Venezuela, located in Northern South America, bordering the Caribbean Sea and the North Atlantic Ocean, between Colombia and Guyana, is a country with a consistent average daily temperature of about 78º F.
Due to its consistent temperature, tourists can perform all the outdoor activities they wish year round. Venezuela’s has over 40 national parks, which provide a great range of trails, from well-signposted strolls to jungle paths that require the use of a machete as well as the expertise of a local who is familiar with the area.
Parque Nacional El Ávila, which becomes visible over Caracas, is probably a good place to start; For more challenging and less developed trails, check out Guatopo, Terepaima and San Esteban. For those interested in mountaineering, rock climbing, hill trecking, hang gliding, and paragliding, the Sierra Nevada de Mérida is the best region in the country.
There are beautiful beaches to relax and enjoy the weather as well as many water activities such as snorkeling along the Caribbean coast, diving in Tucacas, and checking out the cave systems of Cueva del Guácharo.
Unlike its temperature, Venezuela has a less than consistent political history.
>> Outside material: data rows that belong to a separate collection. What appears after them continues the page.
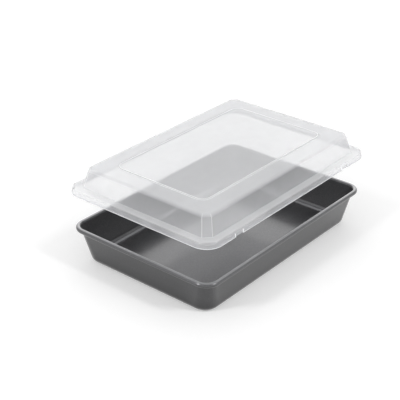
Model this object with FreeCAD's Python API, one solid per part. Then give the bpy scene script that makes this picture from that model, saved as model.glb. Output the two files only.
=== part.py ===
"""Cake pan with a lift-off lid: two solids, one STEP file each.

Origin: middle of the pan's underside. +X runs along the long side, +Z up, millimetres.
The lid stands lifted above the pan. It comes straight down by LID_TRAVEL onto the rolled rim.
"""
import math
import os

import FreeCAD
import Part

# Pan: one drawn steel sheet with a hollow rolled rim
RIM_LENGTH = 343.0
RIM_WIDTH = 238.0
PAN_HEIGHT = 53.2
SHEET = 0.8
WALL_DRAFT = math.radians(9.0)
RIM_CORNER_RADIUS = 20.6
BASE_CORNER_RADIUS = 23.0
BASE_EDGE_RADIUS = 10.0
CURL_RADIUS = 3.3
CURL_END = math.radians(305.0)

# The tray's corners are ruled in short faces, which need fewer triangles than one long face
WALL_ARC_STEP = math.radians(22.5)

# Lid: one moulding with the same wall everywhere
LID_WALL = 1.1
RIM_CLEARANCE = 0.7
LIP_STEP = 0.6
LIP_HEIGHT = 1.2
SKIRT_DRAFT_STEP = 0.2
SKIRT_HEIGHT = 7.5
BEVEL_DROP = 1.9
FLANGE_INSET = 3.0
FLANGE_CORNER_CUT = 14.0
DOME_BASE_INSET = 12.8
DOME_TOP_INSET = 20.3
DOME_HEIGHT = 26.0
DOME_BASE_CORNER_CUT = 9.5
DOME_TOP_CORNER_CUT = 8.5
DOME_CORNER_EDGE_RADIUS = 2.5
DOME_TOP_EDGE_RADIUS = 5.5
DOME_FOOT_RADIUS = 1.2
PANEL_INSET = 46.2
PANEL_RISE = 1.0
PANEL_CORNER_RADIUS = 14.0

# Snap tabs: thinned stretches of the skirt on the long sides, bent in a little
TAB_LENGTH = 16.0
TAB_OFFSET = 115.8
TAB_HEIGHT = 4.6
TAB_POCKET_DEPTH = 1.5
TAB_BULGE = 0.25
TAB_END_SLOPE = 0.9

# How the lid stands over the pan
SEAT_GAP = 0.4
LID_LIFTED_Z = 103.0
LID_SEATED_Z = PAN_HEIGHT + SEAT_GAP - SKIRT_HEIGHT + LID_WALL
LID_TRAVEL = LID_LIFTED_Z - LID_SEATED_Z

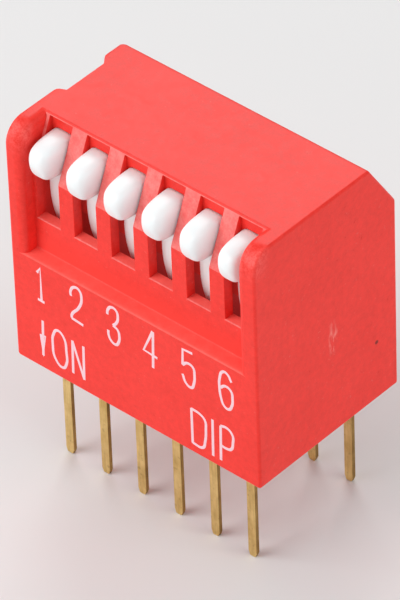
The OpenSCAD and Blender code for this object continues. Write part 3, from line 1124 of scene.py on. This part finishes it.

This is an amazing country to learn about in terms of political, economic, and social development. Venezuela was one of three countries that emerged from the collapse of Gran Colombia in 1830 (the others being Colombia and Ecuador). For most of the first half of the 20th century, Venezuela was ruled by benevolent military strongmen, who promoted the oil industry and allowed for some social reforms. Democratically elected governments have taken place since 1959. However, there are now some political and economic concerns such as a divided nation between the supporters and non supporters of the current president, a divided military, conflicts along the Colombian border, over-dependence on the petroleum industry, which, with its price fluctuations, causes havoc on the economy, and irresponsible mining operations that are endangering the rain forest and indigenous peoples. These are serious issues that Venezuela is currently confronting. It is an interesting time to view and study the country as history is still in the process of being written and the culture is in the process of being molded and possibly modified.
Despite the dramatic changes and political events that take place in Venezuela, it is still quite the tourist attraction. The tourist season in Venezuela runs year-round. However it is during the dry season (from December to April/May ) when traveling is more pleasant… unless you wish to visit sights such as the famous Angel Falls which are definitely more impressive during the wet season. Angel Falls spills from the Auyantepui into the Devil’s canyon 979 Meters below. The local indigenous people call it Kerepakupai-merú. However, it was named Angel Falls after Jimmy Angel, an American pilot and gold-hunting adventurer, discovered it in 1937. The waters fall about 807 meters (2,648 feet) and reach the bottom of the valley as a misty spray that gathers into a small creek which eventually leads into the north-bound Churun River.
Venezuelans are infamous in South America for their easy-going nature and fun-loving spirit. Their national mythology dates back to the days when independent and rugged settlers tamed the lawlessness of the llanos, a heritage quite similar to that of the American West.
Most Venezuelans come from a mix of European, Indian, and African roots, Roman Catholicism is the most common religion. Due to this strong Roman Catholic background, most of the national celebrations are related to the Christian calendar. There are numerous saints’ days which spread over the calendar year and are celebrated in various cities and towns.
The country’s biggest, most exciting festival is Carnaval, which takes place on the Monday and Tuesday preceding Ash Wednesday. It is characterized by masquerades, parades, music, and dancing. Venezuela is also a great country to visit during any special holiday. Venezuelans take their holidays very seriously. They are very serious about traveling to visit friends and family over Christmas, Carnaval, and Semana Santa (Holy Week; the week prior to Easter Sunday). During these three major periods, tourists must plan ahead well in advance as hotels get booked solid. On the other hand, these periods are colorful and alive with a host of festivities and definitely worth the visit.
Visual arts and handicrafts are a popular art form in Venezuela. However, the country’s most distinctive cultural outlet is its music. Venezuelas music is a combination of European, African, as well as indigenous rhythms. Attending the theater is becoming an increasing popular activity among many of the locals along with Venezuelas active literary scene.
Whether to enjoy the weather, outdoor activities, or to study the ever-changing politics and culture of a dynamic population, Venezuela is a wonderful and interesting county to visit.